As part of the process of launching the expedited aliyah, the Jewish Agency is slated to take over control of the aid compounds from the North American Conference on Ethiopian Jewry — which, though it doesn’t maintain an official presence in Ethiopia, funds the Gondar compound. Because of the ongoing dispute in Addis Ababa, the conference has not been able to reopen the aid compound there.
“The community does not want what happened to the Addis Ababa compound to happen in Gondar,” said the conference’s director of operations, Orlee Guttman.
Guttman said the conference is eager for the Jewish Agency to take control of the compounds.
“We look forward to the Jewish Agency’s involvement and have been repeatedly requesting their help for the past year, as they have a lot more money than we do and can provide important job training and more food than we can,” Guttman said. “Thus far, the Jewish Agency has not provided any indication of when they will take over the compound, other than to say they have to wait for the Israeli government to give them permission.”
Within the Israeli government, every ministry seems to have a different excuse for why the expedited aliyah hasn’t begun.
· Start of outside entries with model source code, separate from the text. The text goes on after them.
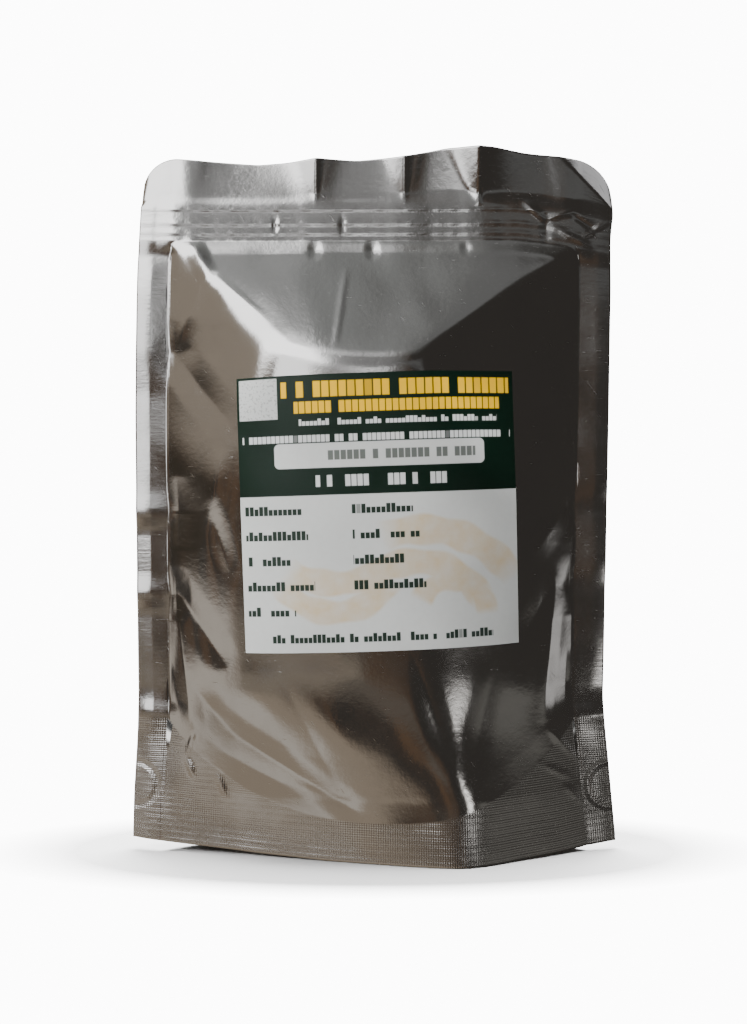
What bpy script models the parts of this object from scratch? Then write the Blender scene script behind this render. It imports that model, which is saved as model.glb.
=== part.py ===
"""A foil stand-up pouch: two wall films, a bottom film, a press zip, a paper label and the contents."""

import math

import bpy
import numpy as np

MM = 0.001  # all sizes below are in millimetres

# The flat pouch
FLAT_WIDTH = 160.0
FLAT_HEIGHT = 230.0
SIDE_SEAL = 10.0
CORNER_RADIUS = 12.0
GUSSET_FOLD = 43.5
CENTRE_SEAL = 13.0
SEAL_CURVE = 2.4
FILM = 0.2
SEAL_GAP = 0.16
SKIRT_GAP = 0.25
EDGE = FLAT_WIDTH / 2
INNER = EDGE - SIDE_SEAL

# The filled pouch
LEAN = 7.0
LEAN_POWER = 1.6
BODY_DEPTH = 26.5
BODY_POWER = 2.5
BACK_FLATTER = 1.5
TOP_SLOPE = 0.65
SIDE_SLOPES_FRONT = (0.48, 0.46)
SIDE_SLOPES_BACK = (0.52, 0.5)
SHOULDER_STEEPER = 0.15
LOWER_STEEPER = (0.35, 0.4)
BASE_DEPTH = 25.5
BACK_BASE_DEPTH = 23.5
BACK_BASE_POWER = 1.9
BASE_BLEND = (2.0, 62.0)
BASE_SLOPE_LEFT = 0.27
BASE_SLOPE_RIGHT = 0.63
BASE_SLIDE = 0.28
BASE_SLIDE_FROM = 20.0
RIDGE_ROUND = 1.2
BASE_ROUND = 2.2
FLOOR_HALF_DEPTH = 11.0
FOLD_TURN = 1.0
FOLD_NARROW = 0.9
FOLD_SQUARE = 0.4

# The press zip
ZIP_LOW = 200.8
ZIP_HIGH = 211.8
ZIP_LINE = 206.3
ZIP_SKIN = 0.95
ZIP_END_SKIN = 0.62
ZIP_FADE = 5.5
ZIP_CRUSHED = 0.5
ZIP_WAVE = 0.2
TRACK_INSET = 0.4
TRACK_BACK = 0.62
TRACK_FACE = 0.4
TRACK_TIP = 0.2
RIB_HALF = 0.4
JAW_NEAR = 0.75
JAW_FAR = 1.4

# The top right corner is bent back along a slanting crease, where x and z add up to this
CORNER_CREASE = 291.6
CORNER_BEND = 0.39

# The half-moon notches in the gusset's side edges
NOTCH_HEIGHT = 20.0
NOTCH_RADIUS = 8.0

# The label
LABEL_WIDTH = 89.5
LABEL_HEIGHT = 86.8
LABEL_X = 2.0
LABEL_Z = 111.7
LABEL_TURN = math.radians(1.9)
LABEL_THICK = 0.15
LABEL_GAP = 0.4
LABEL_MARGIN = 2.0

# The contents
FILL_LEVEL = 152.0
FILL_HALF_WIDTH = 57.0
FILL_CLEAR = 2.0
FILL_FLOOR_GAP = 0.3
FILL_SIDE_GAP = 1.0
FILL_END_RISE = 3.0
FILL_DOME = 10.0
FILL_LAYERS = 17

# Where the columns and rows of the wall films lie on the flat pouch
COLUMNS = np.array(
    (-80, -78, -75, -70, -64, -57, -50, -44, -38.5, -33.7, -26.5, -19.4, -14, -7, -0.3, 5, 10.2, 16, 22)
    + (28.5, 35, 42, 50, 57, 64, 70, 75, 78, 80)
)
ROWS = np.array(
    (0, 4, 8.5, 13, 18, 23, 28, 33.5, 38.5, 43.5, 50, 57, 64, 72, 79, 86.5, 94, 102.5, 111, 119, 127, 135)
    + (142, 149, 154.5, 160, 165.5, 172, 179, 185, 190, 195.3, 200.8, 206.3, 211.8, 216.8, 223, 230)
)
LEAF_ROWS = ROWS[ROWS <= GUSSET_FOLD]

# How far the side edges stand inward or outward of the flat outline, by height
LEFT_EDGE = ((0, 0.2), (16, 0.5), (30, 1.3), (45, 2.1), (85, 1.6), (145, 0.8), (190, 1.3), (216, 2.7))
LEFT_EDGE += ((230, 2.8),)
RIGHT_EDGE = ((0, -0.2), (14, -1.4), (30, -2.8), (47, -4.5), (85, -3.8), (145, -2.4), (190, -1.5))
RIGHT_EDGE += ((207, -1.7), (213, -0.6), (230, -0.6))

# Height of the top edge and of the zip band above the flat pouch's, across the width
TOP_EDGE = ((-80, -1.0), (-68, -1.6), (-40, -3.6), (-30, -3.0), (-19, -1.6), (-6, -2.4), (9, -1.2))
TOP_EDGE += ((24, 1.6), (40, 2.0), (50, 0.2), (68, -1.4), (80, -2.0))
ZIP_EDGE = ((-80, 0.4), (-60, 0.0), (48, 0.2), (56, -0.6), (80, -4.2))

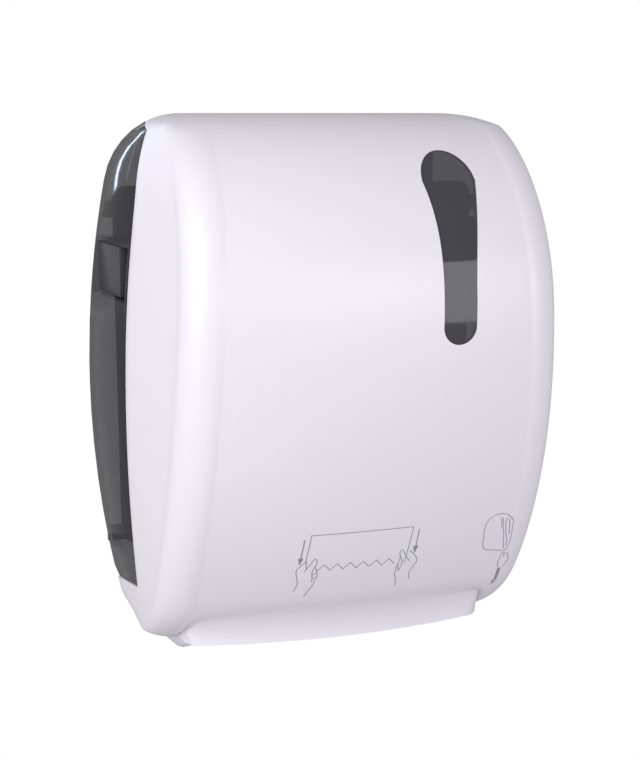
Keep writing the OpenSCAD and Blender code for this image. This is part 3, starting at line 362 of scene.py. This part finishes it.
def modify(obj, kind, **settings):
    """Adds a modifier with its settings and applies it."""
    alone(obj)
    m = obj.modifiers.new(kind.title(), kind)
    for key, value in settings.items():
        setattr(m, key, value)
    bpy.ops.object.modifier_apply(modifier=m.name)
    return obj


def round_edges(obj, width, angle):
    """Rounds the edges that are sharper than angle, in degrees."""
    modify(obj, "BEVEL", width=width, segments=2, limit_method="ANGLE", angle_limit=math.radians(angle),
           use_clamp_overlap=True)


def cut(obj, tool, how="DIFFERENCE"):
    """Boolean of obj with a tool object, which is thrown away."""
    modify(obj, "BOOLEAN", object=tool, operation=how, solver="EXACT")
    bpy.data.objects.remove(tool, do_unlink=True)


def smooth(obj, degrees):
    alone(obj)
    bpy.ops.object.shade_smooth_by_angle(angle=math.radians(degrees))
    return obj


def settle(obj):
    """Puts the place, turn and size of an object into its mesh."""
    alone(obj)
    bpy.ops.object.transform_apply(location=True, rotation=True, scale=True)
    return obj


def facing_front(obj, face):
    """Turns all faces round if the given one looks at the wall."""
    if face.normal.y > 0:
        editing(obj, bpy.ops.mesh.flip_normals)


def sheet_grid(name, rows):
    """Grid primitive whose points are set down on rows of (x, d, z) in millimetres."""
    m, n = len(rows), len(rows[0])
    bpy.ops.object.select_all(action="DESELECT")
    bpy.ops.mesh.primitive_grid_add(x_subdivisions=n - 1, y_subdivisions=m - 1, size=1)
    obj = bpy.context.object
    obj.name = name
    if len(obj.data.vertices) != m * n:
        raise RuntimeError(f"the grid has {len(obj.data.vertices)} points, not {m * n}")
    for v in obj.data.vertices:
        x, d, z = rows[v.index // n][v.index % n]
        v.co = (x * MM, -d * MM, z * MM)
    return settle(obj)


def prism(name, outline, d0, d1):
    """Upright outline of (x, z) in millimetres, swept from depth d0 to depth d1."""
    mesh = bpy.data.meshes.new(name)
    mesh.from_pydata([(x * MM, -d0 * MM, z * MM) for x, z in outline], [], [list(range(len(outline)))])
    obj = placed(name, mesh)
    reach = (d0 - d1) * MM

    def sweep():
        bpy.ops.mesh.extrude_region_move(TRANSFORM_OT_translate={"value": (0, reach, 0)})
        bpy.ops.mesh.select_all(action="SELECT")
        outward()

    return editing(obj, sweep)


def finished(obj, name, body, material, replaces=()):
    """The last steps of every piece: its name, its material, the body it rides on and what it stands for."""
    obj.name = obj.data.name = name
    obj.data.materials.clear()
    obj.data.materials.append(material)
    for p in obj.data.polygons:
        p.material_index = 0
    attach(obj, body)
    if replaces:
        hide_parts(*replaces)
    return obj


def body_of(node):
    for name, members in frame["record"]["behaviour"]["bodies"].items():
        if node in members:
            return name
    raise RuntimeError(f"no body holds {node}")


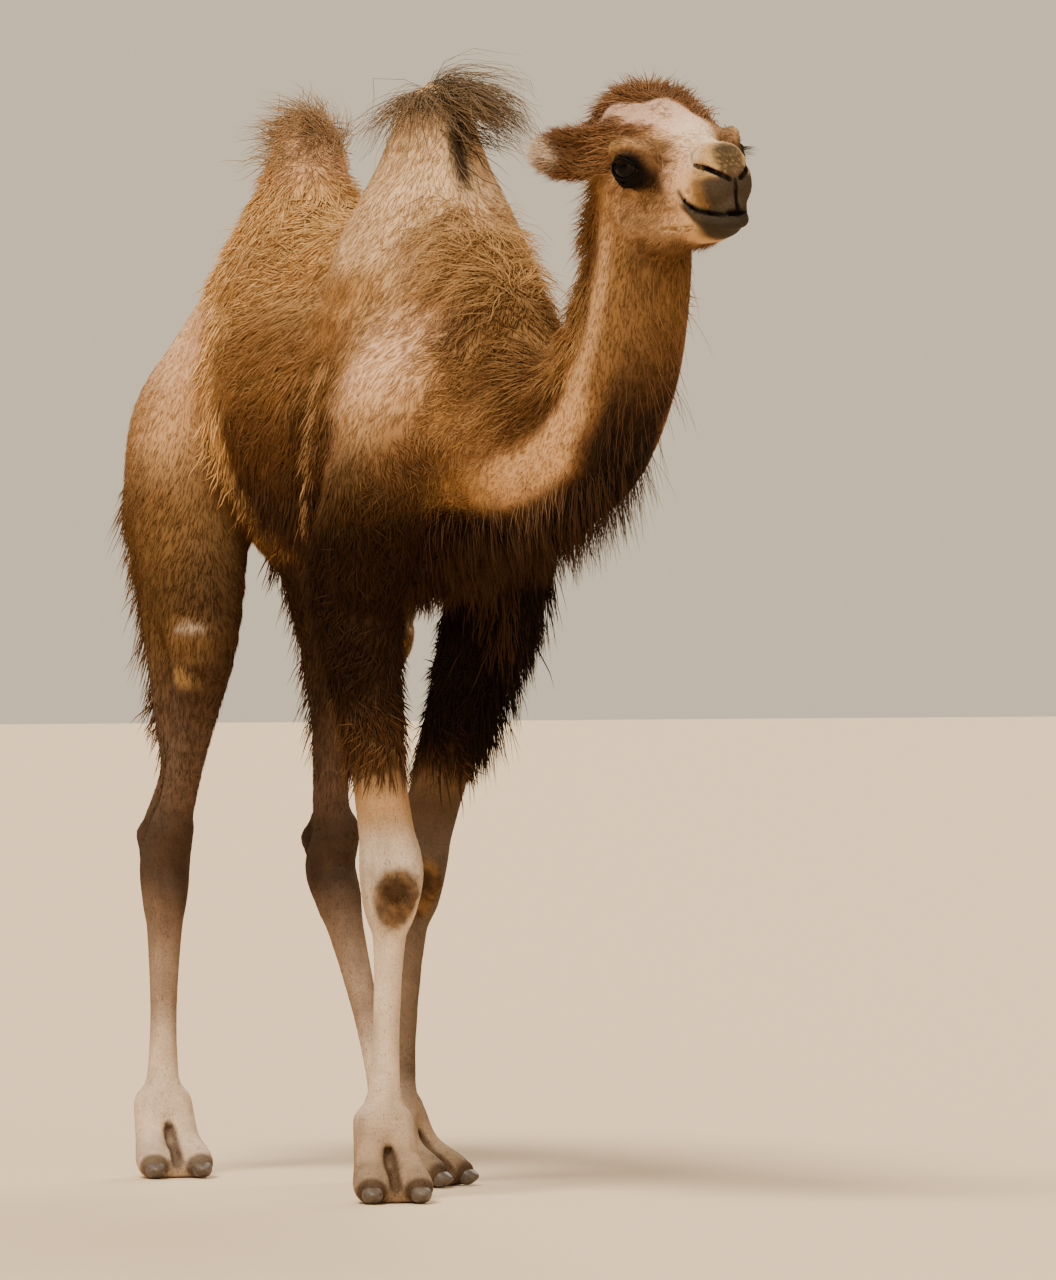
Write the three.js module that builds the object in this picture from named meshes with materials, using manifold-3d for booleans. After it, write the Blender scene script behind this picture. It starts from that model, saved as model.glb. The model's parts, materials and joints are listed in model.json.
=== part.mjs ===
// Young Bactrian camel, standing mid-step, life size. Millimetres, +Z up.
// The camel faces -Y and its left side is +X. Forms are written as chains of round-ended
// cones and ellipsoids, blended, and meshed as stacks of rings cast out from a centre line.
import * as THREE from 'three';
import { mergeVertices } from 'three/addons/utils/BufferGeometryUtils.js';
import Module from 'manifold-3d';

const wasm = await Module();
wasm.setup();

// ---------------------------------------------------------------- driving dimensions
const SIDES = { left: 1, right: -1 };
const GAP = 0.6;                    // clearance left where one solid is cut by its neighbour
const TRUNK_FRONT = -590;           // y of the chest end of the trunk's rings
const TRUNK_BACK = 500;             // y of the rump end
const TRUNK_AXIS = 1120;            // height of the line that the trunk's rings are cast from
const NAIL = { ahead: 100, apart: 35, height: 14, wide: 15, long: 17, high: 13 };
const EYE_RADIUS = 23;
const EYE_PLACE = [-6, 78, -2];     // forward, sideways and up in the head's own frame
const FRONT_HUMP = { y: -335, foot: 1250, peak: 1585, girth: 180, lean: -15 };
const REAR_HUMP = { y: 90, foot: 1250, peak: 1570, girth: 165, lean: -10 };

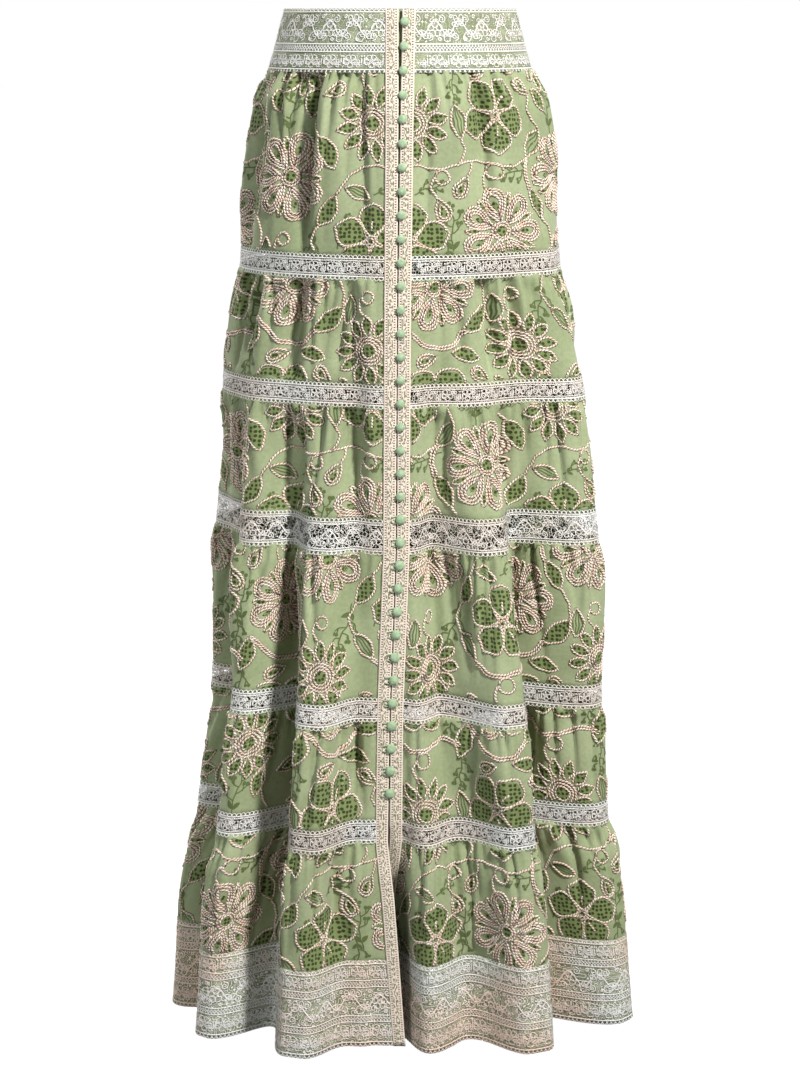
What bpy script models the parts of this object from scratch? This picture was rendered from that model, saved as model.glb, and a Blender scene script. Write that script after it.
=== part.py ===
"""Maxi skirt of six gathered tiers set between bands of lace, buttoned down the front.

Metres, +Z up. The origin is the middle of the waist opening, on the level of the waistband's
upper seam. The front faces -Y, and +X is the right side of the skirt as it is looked at.
Each piece is a wall swept round the body from the left front edge, by the left side, the back
and the right side, to the right front edge. A drop is a depth below the origin, and a turn is
an angle round the body from the middle of the front, by the left side.
"""
import math
from collections import namedtuple

import bmesh
import bpy
import numpy as np
from mathutils import Matrix, Vector

# Driving sizes
LENGTH = 1.060
TOP_EDGE = 0.002
CLOTH_WALL = 0.0016
LACE_WALL = 0.0012
SEAM_GAP = 0.0003
LAY_GAP = 0.0004

# Half widths and depths of the body of the skirt, before its folds
Section = namedtuple("Section", "drop half_width front back")
SECTIONS = (
    Section(-0.002, 0.1185, 0.0885, 0.0855),
    Section(0.060, 0.1365, 0.0985, 0.0980),
    Section(0.090, 0.1500, 0.1060, 0.1100),
    Section(0.131, 0.1570, 0.1090, 0.1180),
    Section(0.194, 0.1640, 0.1120, 0.1240),
    Section(0.265, 0.1690, 0.1130, 0.1280),
    Section(0.310, 0.1790, 0.1150, 0.1340),
    Section(0.394, 0.1890, 0.1160, 0.1400),
    Section(0.542, 0.1860, 0.1190, 0.1450),
    Section(0.714, 0.1720, 0.1280, 0.1520),
    Section(0.841, 0.1820, 0.1360, 0.1580),
    Section(0.880, 0.1980, 0.1420, 0.1660),
    Section(1.060, 0.2240, 0.1520, 0.1800),
)

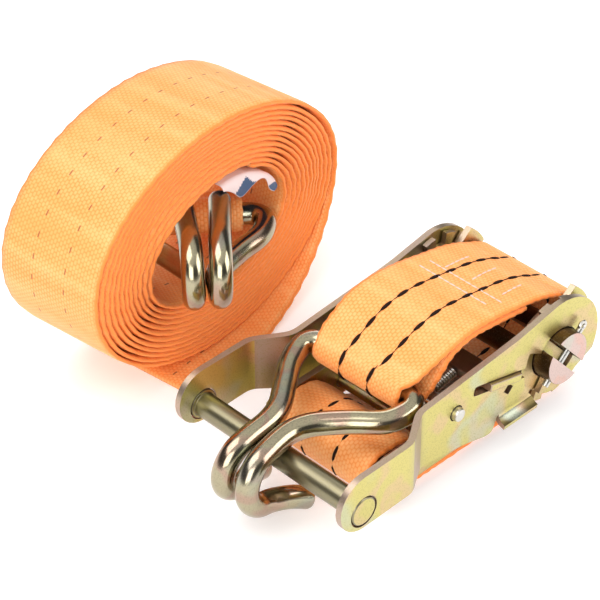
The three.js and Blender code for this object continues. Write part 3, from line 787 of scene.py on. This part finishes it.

One government official said the operation is being held up because the funding hasn’t been approved yet in this year’s budget, the Jewish Agency is ill-prepared to absorb the immigrants and there is no detailed agreement with the Ethiopian government over the particulars of the operation.
But the Foreign Ministry says it signed a deal with the Ethiopian government last fall. The Jewish Agency maintains that it is ready but has not been given a green light from the Israeli government. The Finance Ministry says it allocated an additional $45 million for the accelerated aliyah in this year’s budget, although the budget has yet to be approved by the Knesset.
“The problem is being prepared for them on the ground,” said Sabine Hadad, a spokeswoman for Israel’s Interior Ministry. Bringing a deluge of Ethiopian immigrants to Israel right now would cause a lot more distress than comfort, she said.